[Records with modeling code]
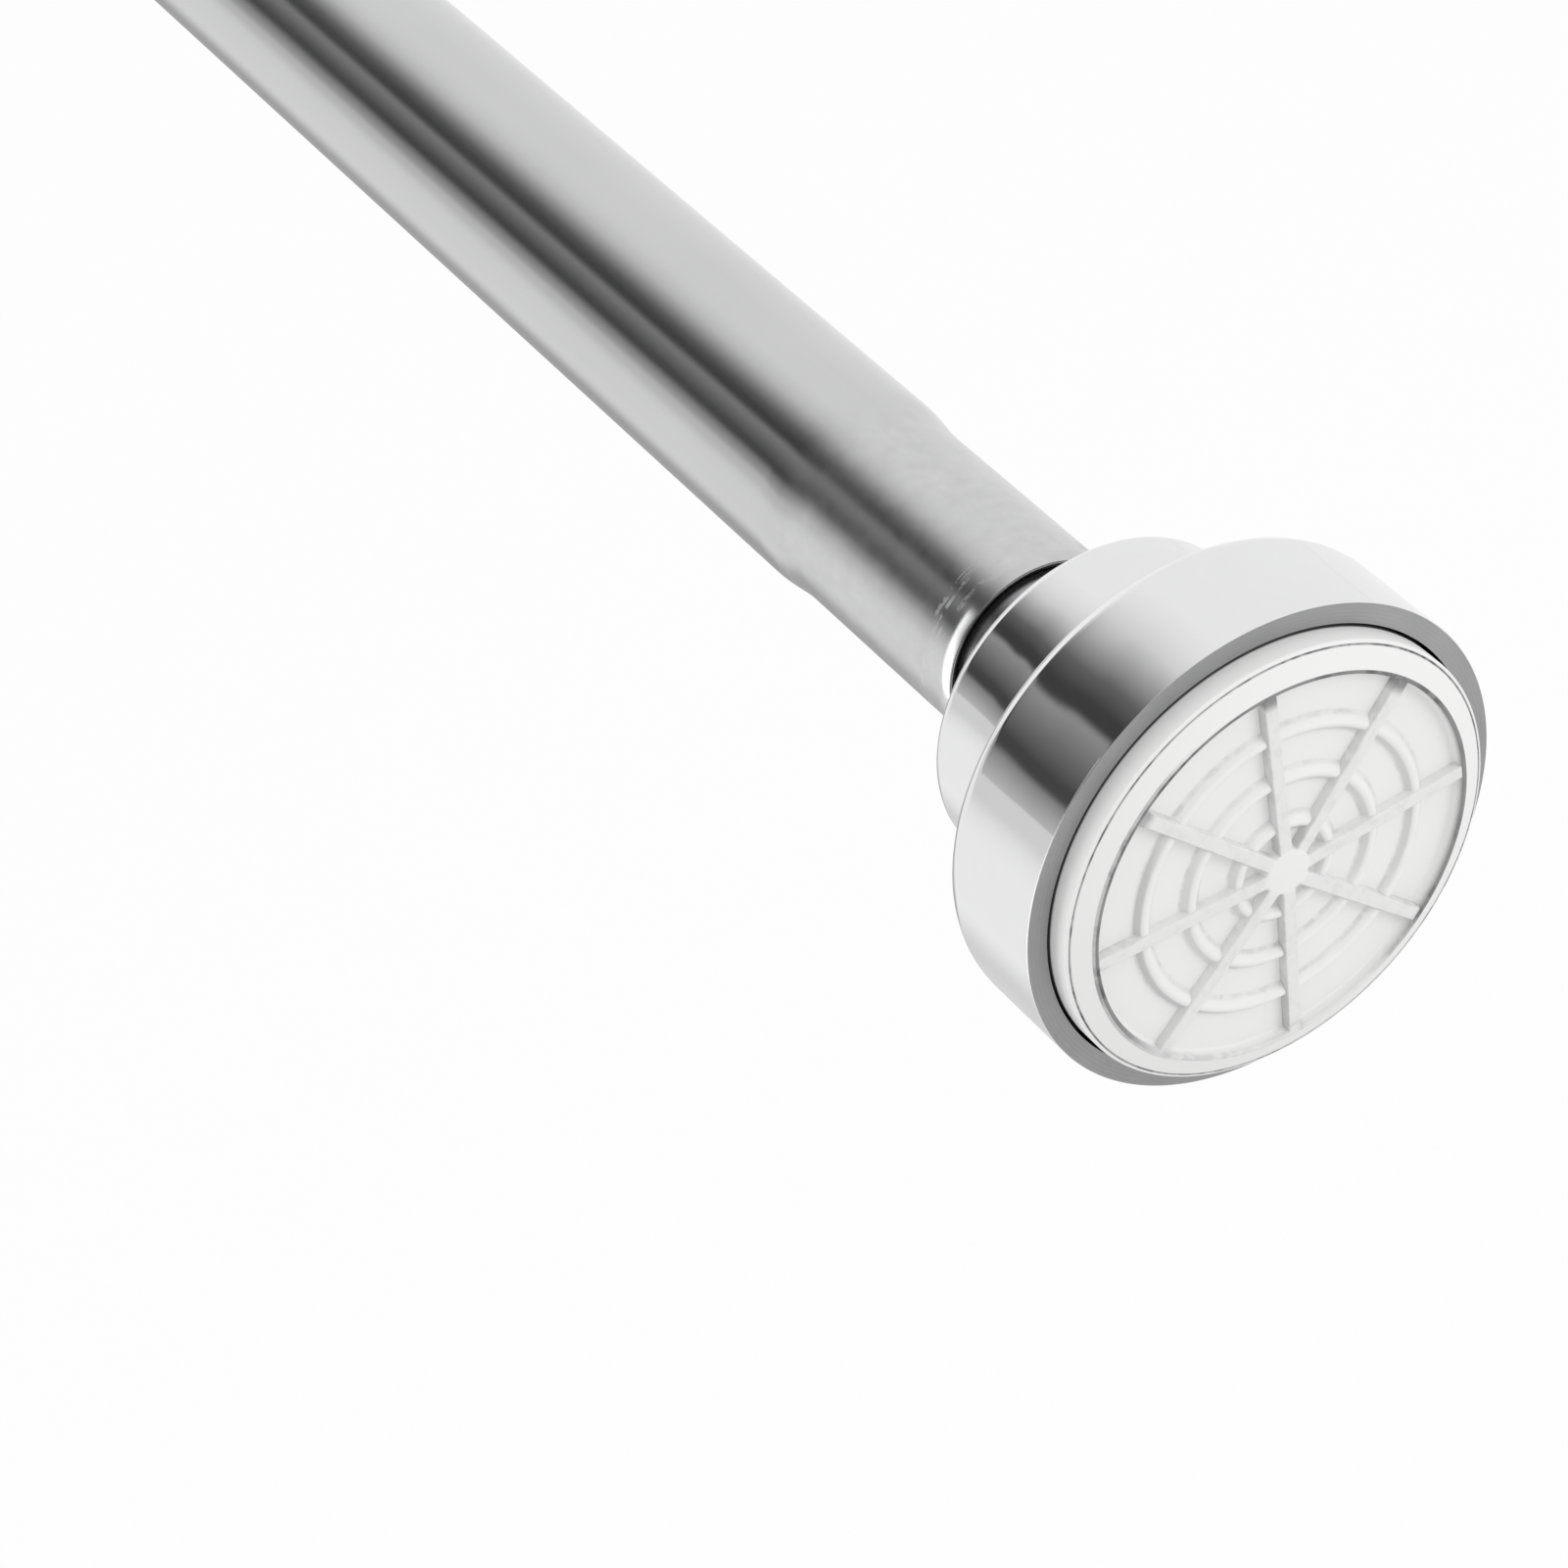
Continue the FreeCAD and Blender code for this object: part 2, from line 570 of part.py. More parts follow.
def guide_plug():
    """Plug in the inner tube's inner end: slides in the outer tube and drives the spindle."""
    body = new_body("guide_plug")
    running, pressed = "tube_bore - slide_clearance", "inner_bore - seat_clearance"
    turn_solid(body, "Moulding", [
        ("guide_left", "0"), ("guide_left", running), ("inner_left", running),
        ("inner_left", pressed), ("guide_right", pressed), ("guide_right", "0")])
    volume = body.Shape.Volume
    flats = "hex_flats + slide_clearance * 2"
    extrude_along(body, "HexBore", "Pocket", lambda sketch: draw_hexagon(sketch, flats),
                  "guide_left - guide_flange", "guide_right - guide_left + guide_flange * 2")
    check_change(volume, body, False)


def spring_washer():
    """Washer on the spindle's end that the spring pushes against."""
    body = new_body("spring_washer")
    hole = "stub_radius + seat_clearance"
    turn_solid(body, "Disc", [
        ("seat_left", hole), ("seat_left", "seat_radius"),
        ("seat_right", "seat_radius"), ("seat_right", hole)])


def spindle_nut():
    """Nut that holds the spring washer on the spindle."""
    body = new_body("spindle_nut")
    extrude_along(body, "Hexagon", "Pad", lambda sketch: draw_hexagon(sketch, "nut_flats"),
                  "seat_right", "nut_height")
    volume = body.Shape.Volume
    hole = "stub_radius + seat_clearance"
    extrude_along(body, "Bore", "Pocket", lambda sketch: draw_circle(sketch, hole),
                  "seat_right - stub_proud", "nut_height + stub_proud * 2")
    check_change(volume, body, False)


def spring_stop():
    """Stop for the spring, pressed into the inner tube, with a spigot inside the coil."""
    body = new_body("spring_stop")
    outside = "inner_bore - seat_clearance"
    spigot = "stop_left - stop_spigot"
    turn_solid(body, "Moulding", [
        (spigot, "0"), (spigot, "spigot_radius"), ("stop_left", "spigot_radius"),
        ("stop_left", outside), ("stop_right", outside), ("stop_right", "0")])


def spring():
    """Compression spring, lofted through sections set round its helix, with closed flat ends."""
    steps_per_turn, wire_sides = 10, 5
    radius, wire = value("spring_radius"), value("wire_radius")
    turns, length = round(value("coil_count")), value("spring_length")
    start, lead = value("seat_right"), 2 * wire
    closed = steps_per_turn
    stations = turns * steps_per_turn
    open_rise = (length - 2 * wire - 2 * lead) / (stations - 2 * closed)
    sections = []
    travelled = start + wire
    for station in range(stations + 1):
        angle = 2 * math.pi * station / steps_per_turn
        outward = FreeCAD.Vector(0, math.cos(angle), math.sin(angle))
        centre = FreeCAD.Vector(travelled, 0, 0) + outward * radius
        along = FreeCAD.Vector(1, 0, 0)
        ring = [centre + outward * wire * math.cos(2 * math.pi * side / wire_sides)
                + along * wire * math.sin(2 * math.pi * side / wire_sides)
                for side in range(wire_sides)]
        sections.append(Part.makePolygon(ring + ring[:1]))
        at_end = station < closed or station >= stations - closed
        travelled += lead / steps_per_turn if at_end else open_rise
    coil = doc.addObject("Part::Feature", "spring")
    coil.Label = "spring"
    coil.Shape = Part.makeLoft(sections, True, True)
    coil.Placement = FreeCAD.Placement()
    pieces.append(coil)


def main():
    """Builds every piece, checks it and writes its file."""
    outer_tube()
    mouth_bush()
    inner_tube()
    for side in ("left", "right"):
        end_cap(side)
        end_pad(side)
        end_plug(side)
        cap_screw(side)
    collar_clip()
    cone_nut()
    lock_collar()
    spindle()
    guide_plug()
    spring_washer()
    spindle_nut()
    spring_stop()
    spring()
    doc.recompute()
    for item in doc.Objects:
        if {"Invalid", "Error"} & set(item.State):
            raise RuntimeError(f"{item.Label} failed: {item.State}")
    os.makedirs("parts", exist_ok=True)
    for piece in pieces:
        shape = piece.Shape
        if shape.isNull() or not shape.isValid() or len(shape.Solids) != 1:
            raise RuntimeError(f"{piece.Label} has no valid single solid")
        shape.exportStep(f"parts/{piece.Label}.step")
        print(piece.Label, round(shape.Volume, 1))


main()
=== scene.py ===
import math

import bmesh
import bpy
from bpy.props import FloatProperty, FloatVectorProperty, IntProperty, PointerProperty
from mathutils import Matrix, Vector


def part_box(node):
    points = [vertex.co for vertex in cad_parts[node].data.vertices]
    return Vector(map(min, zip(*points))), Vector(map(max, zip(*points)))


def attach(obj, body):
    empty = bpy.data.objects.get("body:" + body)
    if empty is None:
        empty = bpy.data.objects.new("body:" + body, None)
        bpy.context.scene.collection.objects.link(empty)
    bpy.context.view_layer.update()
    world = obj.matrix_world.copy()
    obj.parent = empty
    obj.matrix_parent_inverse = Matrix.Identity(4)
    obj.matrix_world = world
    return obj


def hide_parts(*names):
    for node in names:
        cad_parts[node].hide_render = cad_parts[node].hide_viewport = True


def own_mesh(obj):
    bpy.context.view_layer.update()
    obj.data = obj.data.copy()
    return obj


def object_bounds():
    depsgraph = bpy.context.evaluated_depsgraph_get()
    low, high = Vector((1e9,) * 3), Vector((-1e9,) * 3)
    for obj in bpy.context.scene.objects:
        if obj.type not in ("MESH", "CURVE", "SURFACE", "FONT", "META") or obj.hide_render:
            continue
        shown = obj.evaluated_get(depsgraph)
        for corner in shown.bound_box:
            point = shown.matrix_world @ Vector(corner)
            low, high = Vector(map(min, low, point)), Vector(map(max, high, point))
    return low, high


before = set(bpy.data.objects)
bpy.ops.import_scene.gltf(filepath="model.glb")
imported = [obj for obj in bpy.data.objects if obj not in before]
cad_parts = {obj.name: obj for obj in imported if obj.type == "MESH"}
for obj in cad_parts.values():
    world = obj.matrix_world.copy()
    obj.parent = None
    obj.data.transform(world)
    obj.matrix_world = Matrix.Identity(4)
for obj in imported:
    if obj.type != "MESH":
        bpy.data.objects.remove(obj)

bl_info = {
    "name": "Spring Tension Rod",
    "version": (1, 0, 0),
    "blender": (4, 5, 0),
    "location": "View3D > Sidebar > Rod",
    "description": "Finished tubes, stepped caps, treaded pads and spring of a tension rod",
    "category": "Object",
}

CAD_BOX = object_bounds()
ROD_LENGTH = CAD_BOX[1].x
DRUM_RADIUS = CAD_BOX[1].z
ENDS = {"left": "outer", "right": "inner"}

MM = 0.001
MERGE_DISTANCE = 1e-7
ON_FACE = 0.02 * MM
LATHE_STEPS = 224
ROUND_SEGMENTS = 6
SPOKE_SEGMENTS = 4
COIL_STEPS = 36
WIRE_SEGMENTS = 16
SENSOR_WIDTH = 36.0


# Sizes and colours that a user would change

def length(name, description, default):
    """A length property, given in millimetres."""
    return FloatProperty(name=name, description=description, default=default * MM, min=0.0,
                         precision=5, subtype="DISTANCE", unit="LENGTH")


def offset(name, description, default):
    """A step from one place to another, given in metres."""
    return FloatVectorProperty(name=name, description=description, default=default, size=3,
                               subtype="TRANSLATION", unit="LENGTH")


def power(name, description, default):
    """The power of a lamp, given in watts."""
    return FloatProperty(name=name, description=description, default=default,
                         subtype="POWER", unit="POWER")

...

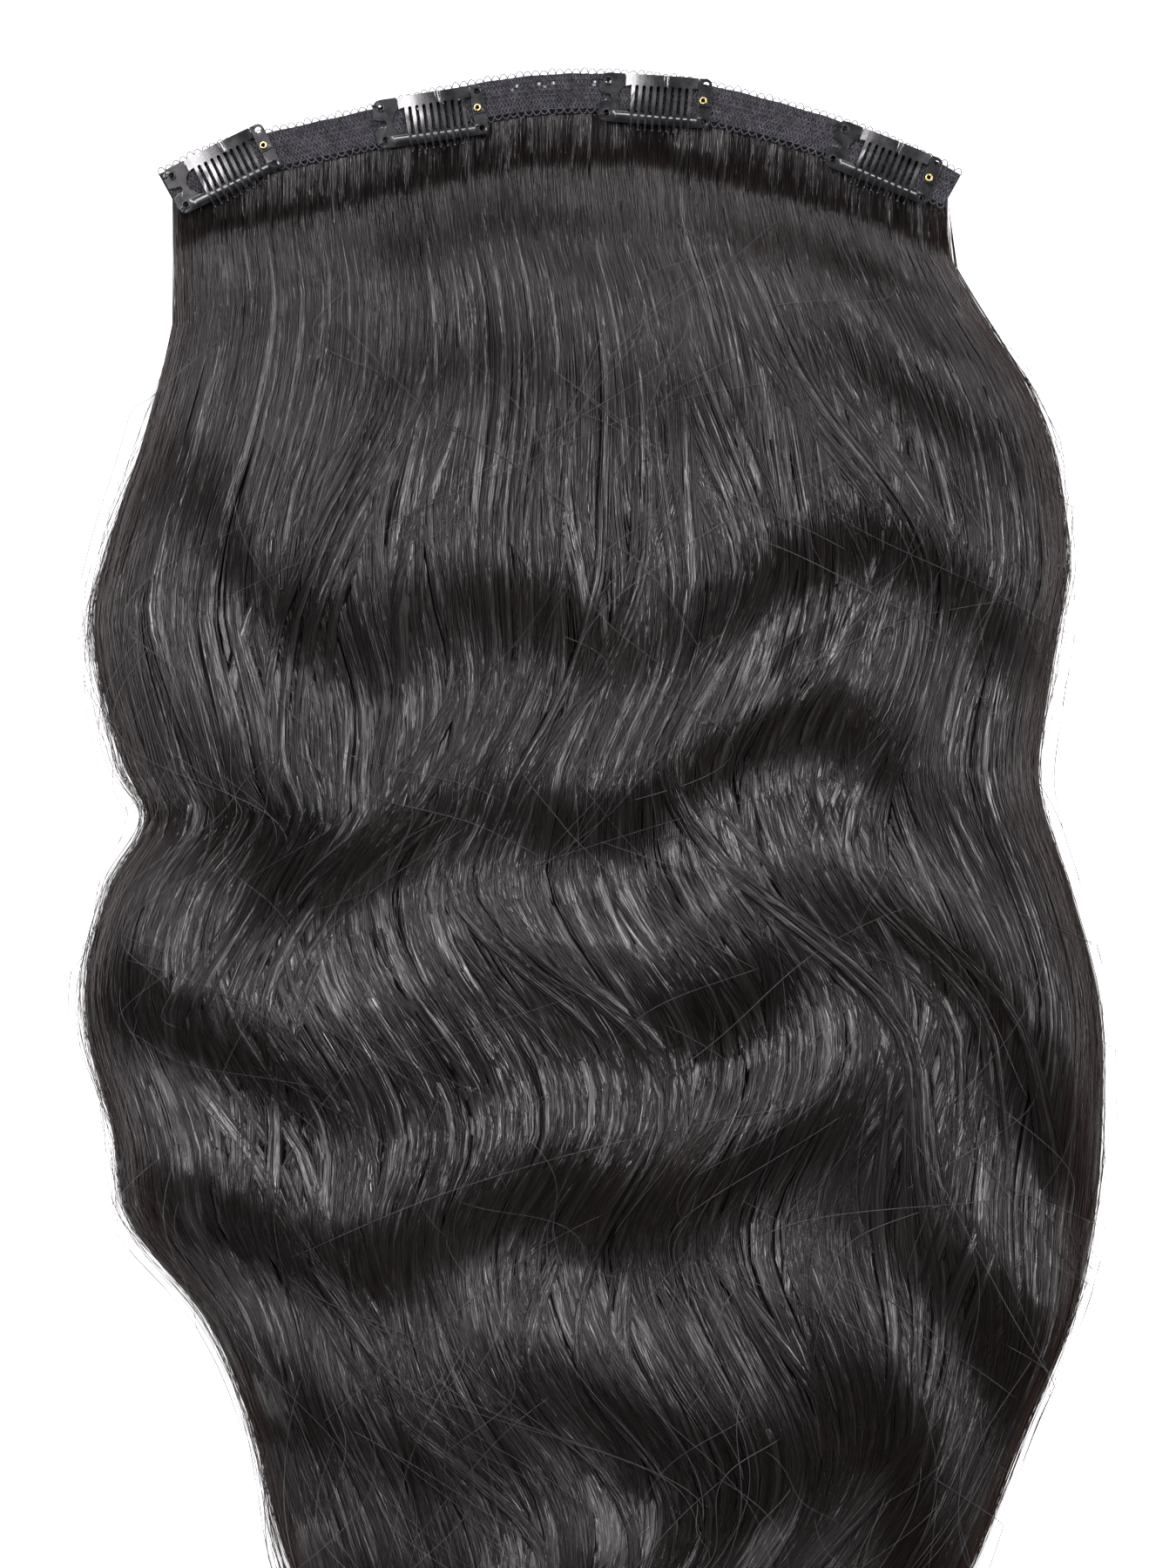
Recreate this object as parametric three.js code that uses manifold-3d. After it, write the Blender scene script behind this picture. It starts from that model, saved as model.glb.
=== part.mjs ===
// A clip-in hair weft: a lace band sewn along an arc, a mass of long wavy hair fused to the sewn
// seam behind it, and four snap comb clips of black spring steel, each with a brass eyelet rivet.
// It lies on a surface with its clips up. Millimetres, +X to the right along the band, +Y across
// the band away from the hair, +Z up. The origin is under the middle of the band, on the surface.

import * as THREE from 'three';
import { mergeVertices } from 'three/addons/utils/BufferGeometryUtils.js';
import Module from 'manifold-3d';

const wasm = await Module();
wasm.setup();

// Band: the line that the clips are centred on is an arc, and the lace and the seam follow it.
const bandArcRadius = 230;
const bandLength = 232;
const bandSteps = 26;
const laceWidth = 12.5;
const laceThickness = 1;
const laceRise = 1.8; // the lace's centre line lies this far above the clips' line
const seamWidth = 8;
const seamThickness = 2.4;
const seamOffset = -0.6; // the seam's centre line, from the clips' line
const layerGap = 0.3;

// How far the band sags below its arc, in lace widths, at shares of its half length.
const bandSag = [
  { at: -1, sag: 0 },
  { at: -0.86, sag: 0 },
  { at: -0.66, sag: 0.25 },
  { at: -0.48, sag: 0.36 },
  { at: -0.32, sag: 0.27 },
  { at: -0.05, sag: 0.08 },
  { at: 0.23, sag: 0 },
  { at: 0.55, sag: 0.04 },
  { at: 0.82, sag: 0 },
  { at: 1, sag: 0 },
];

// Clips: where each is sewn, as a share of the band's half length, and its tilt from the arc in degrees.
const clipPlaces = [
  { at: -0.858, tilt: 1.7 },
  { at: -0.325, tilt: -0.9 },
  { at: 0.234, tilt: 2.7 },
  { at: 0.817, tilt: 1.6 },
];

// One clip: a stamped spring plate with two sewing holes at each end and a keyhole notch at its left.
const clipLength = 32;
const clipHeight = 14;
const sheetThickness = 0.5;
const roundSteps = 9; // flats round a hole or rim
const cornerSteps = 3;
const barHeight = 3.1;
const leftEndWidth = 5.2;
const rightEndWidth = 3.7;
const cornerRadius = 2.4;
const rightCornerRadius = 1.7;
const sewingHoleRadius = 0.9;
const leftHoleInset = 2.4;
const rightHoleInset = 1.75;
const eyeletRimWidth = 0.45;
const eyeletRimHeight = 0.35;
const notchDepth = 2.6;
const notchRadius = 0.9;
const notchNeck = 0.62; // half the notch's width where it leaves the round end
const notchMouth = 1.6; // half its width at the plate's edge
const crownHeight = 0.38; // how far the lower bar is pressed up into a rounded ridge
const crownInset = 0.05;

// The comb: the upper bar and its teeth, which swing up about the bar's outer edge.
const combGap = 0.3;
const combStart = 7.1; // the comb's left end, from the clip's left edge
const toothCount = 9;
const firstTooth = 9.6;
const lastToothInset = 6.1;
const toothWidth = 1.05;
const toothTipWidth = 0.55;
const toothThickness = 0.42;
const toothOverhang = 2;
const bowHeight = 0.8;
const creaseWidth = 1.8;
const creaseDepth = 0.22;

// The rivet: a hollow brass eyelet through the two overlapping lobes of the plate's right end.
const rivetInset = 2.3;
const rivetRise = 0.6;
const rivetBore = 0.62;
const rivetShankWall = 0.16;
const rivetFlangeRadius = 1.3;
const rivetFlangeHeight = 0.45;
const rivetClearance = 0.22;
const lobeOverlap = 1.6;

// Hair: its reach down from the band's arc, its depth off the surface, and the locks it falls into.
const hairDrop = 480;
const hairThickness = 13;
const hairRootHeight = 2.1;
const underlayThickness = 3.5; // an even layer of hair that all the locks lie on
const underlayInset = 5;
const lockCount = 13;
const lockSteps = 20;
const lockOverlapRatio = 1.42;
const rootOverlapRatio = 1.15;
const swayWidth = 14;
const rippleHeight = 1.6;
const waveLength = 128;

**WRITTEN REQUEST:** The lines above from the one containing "imported = [obj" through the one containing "# Sizes and colours that a user would change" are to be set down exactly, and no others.

**REPLY TO THE TASK:**
imported = [obj for obj in bpy.data.objects if obj not in before]
cad_parts = {obj.name: obj for obj in imported if obj.type == "MESH"}
for obj in cad_parts.values():
    world = obj.matrix_world.copy()
    obj.parent = None
    obj.data.transform(world)
    obj.matrix_world = Matrix.Identity(4)
for obj in imported:
    if obj.type != "MESH":
        bpy.data.objects.remove(obj)

bl_info = {
    "name": "Spring Tension Rod",
    "version": (1, 0, 0),
    "blender": (4, 5, 0),
    "location": "View3D > Sidebar > Rod",
    "description": "Finished tubes, stepped caps, treaded pads and spring of a tension rod",
    "category": "Object",
}

CAD_BOX = object_bounds()
ROD_LENGTH = CAD_BOX[1].x
DRUM_RADIUS = CAD_BOX[1].z
ENDS = {"left": "outer", "right": "inner"}

MM = 0.001
MERGE_DISTANCE = 1e-7
ON_FACE = 0.02 * MM
LATHE_STEPS = 224
ROUND_SEGMENTS = 6
SPOKE_SEGMENTS = 4
COIL_STEPS = 36
WIRE_SEGMENTS = 16
SENSOR_WIDTH = 36.0


# Sizes and colours that a user would change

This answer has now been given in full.